No matter how enticing the faraway is however, Krista always finds herself coming back to Vancouver, settling back into the day-to-day adventure of her career.
“We have uber talented crews here in Vancouver, and I’ve heard the same statement coming from a lot of teams coming up from the States or from out east. The talent pool here is stellar, I’m really happy to be a part of it; to learn within this group of peers and mentors.
If you have a bit of success, just keep going with it. Don't think you've reached your pinnacle because there is no pinnacle. You set your own ceiling.
“As I’ve gone further in my career, there are only more people that I’ve aspired to work for, that I have worked for and still hope to work with, to add to my list.

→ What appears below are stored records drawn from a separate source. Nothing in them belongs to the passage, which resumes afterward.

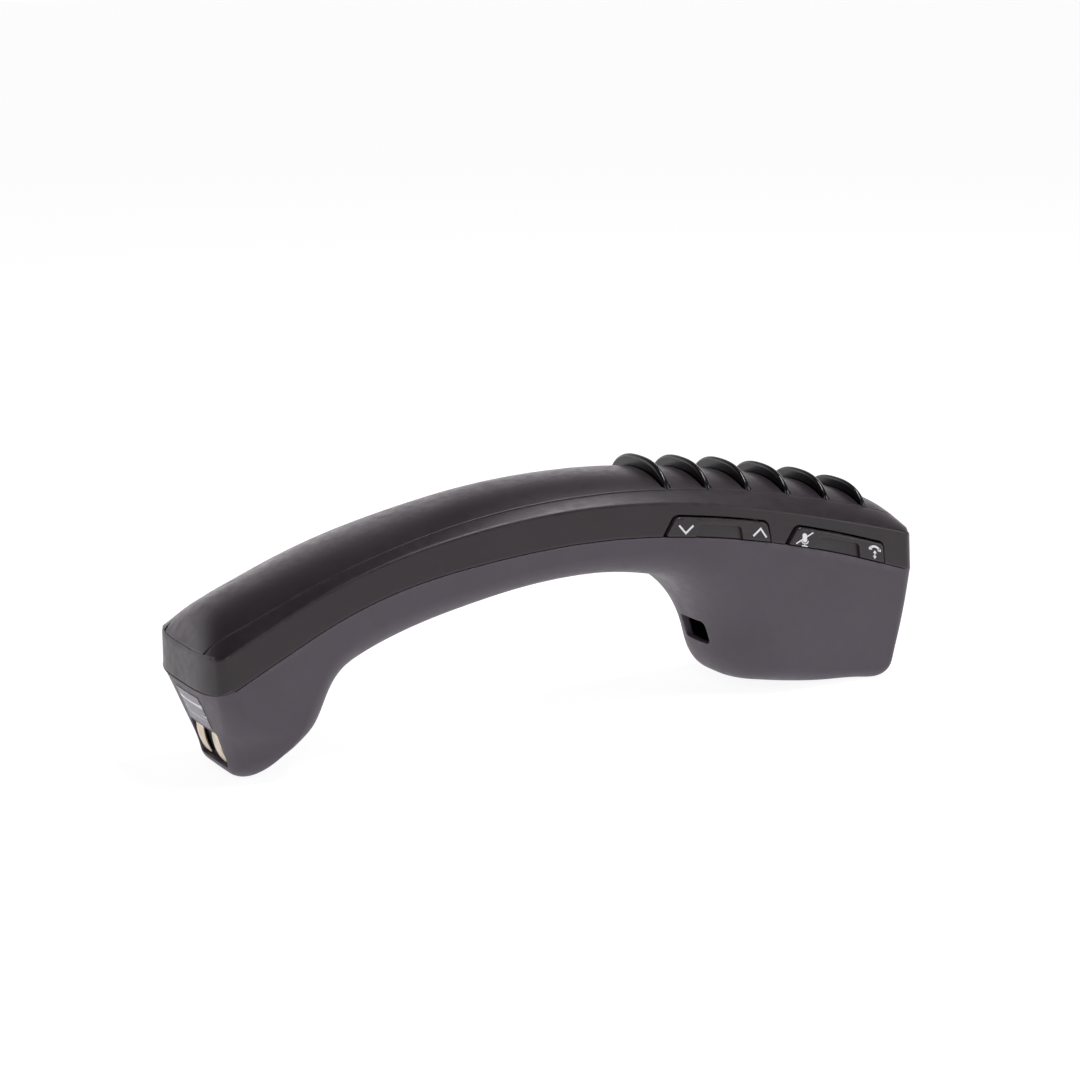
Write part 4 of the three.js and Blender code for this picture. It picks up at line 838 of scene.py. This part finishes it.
# ------------------------------------------------------------------ front housing and door
def front_housing():
    front = front_shell()
    bm = bmesh.new()
    bm.from_mesh(front.data)
    skin = BVHTree.FromBMesh(bm)
    bm.free()

    def skin_cutter(name, outline, place, inward, **sizes):
        def depth_at(a, b):
            start = (place(a, b) + [X_SHIFT, 0, 0]) * 0.001
            hit = skin.ray_cast(Vector(start.tolist()), Vector(list(inward)), 0.06)
            return math.nan if hit[0] is None else hit[3] * 1000

        return mouth_cutter(name, outline, place, inward, depth_at, **sizes)

    # slot in the inner side of the ear cup
    slot = refine(round_box(-6, 6, 12.95, 19.45, 1.3), 0.7)
    cuts = [skin_cutter("hook_cut", slot, lambda a, b: np.array([30.0, a, b]), (1, 0, 0),
                        radius=0.35, depth=9.0)]
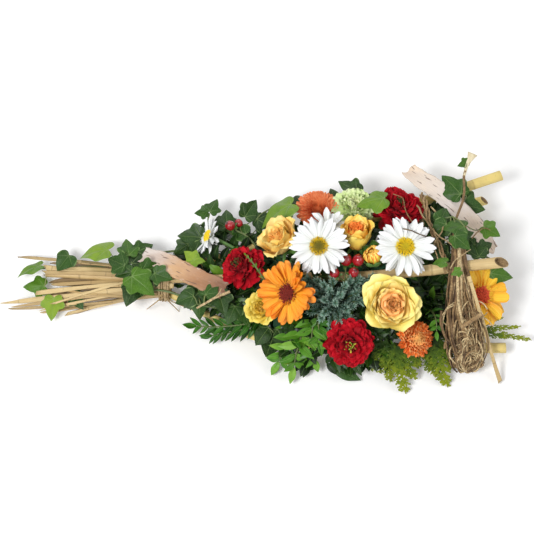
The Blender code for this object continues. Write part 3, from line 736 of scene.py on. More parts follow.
given, result = group("fuzz", "Shader", "Colour", Color="Middle, Rim, Deep")
colour = graded(attribute("rank"), (0.6, given["Middle"]), (1.0, given["Rim"]))
colour = mixed(attribute("tone") * 0.3, colour, given["Rim"])
feed(result, mixed(fade(along(), 0.0, 0.8, 1.0, 0.0), colour, given["Deep"]))
FUZZ = net  # Disc florets, from the middle of the disc to its rim, with painted shade down between them


def ray_finish(name, *colours):
    return dressed(material(name, Roughness=0.5), RAY, (0.5, 0.0008), *colours, 0.55)


def fuzz_finish(name, *colours):
    return dressed(material(name, Roughness=0.75), FUZZ, None, *colours)


orange_ray = ray_finish("gerbera_orange", (0.97, 0.58, 0.05), (0.96, 0.44, 0.025), (0.93, 0.27, 0.014),
                        (0.88, 0.18, 0.01))
yellow_ray = ray_finish("gerbera_yellow", (0.95, 0.40, 0.02), (0.98, 0.66, 0.035), (0.98, 0.68, 0.035),
                        (0.93, 0.36, 0.02))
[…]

My goals are to keep learning from the people in this city who are at the top of their game.”
Kindness under pressure and humbleness in the face of well-mustachioed stardom have made Krista mentor herself to those starting out in the TV & Film industry. For some, it may seem she’s reached a climax of her career, but the moxie to bring her bold personal visions into being has made Krista’s climax ever-rising.
“I’ve learned that it’s important to set your own goals, and that you can achieve them if you name them to yourself or to others. If there is something you want to go after or if there is something that you would like to do, I do believe in the power putting it out there. Because people remember. If something comes up, people will remember that and pass it along. It’s using the power of networking and the people that you know.
“You have to keep your ego in check. Nobody knows it all and it’s fine to not know everything. If you have a bit of success, just keep going with it. Don’t think you’ve reached your pinnacle because there is no pinnacle. You set your own ceiling.”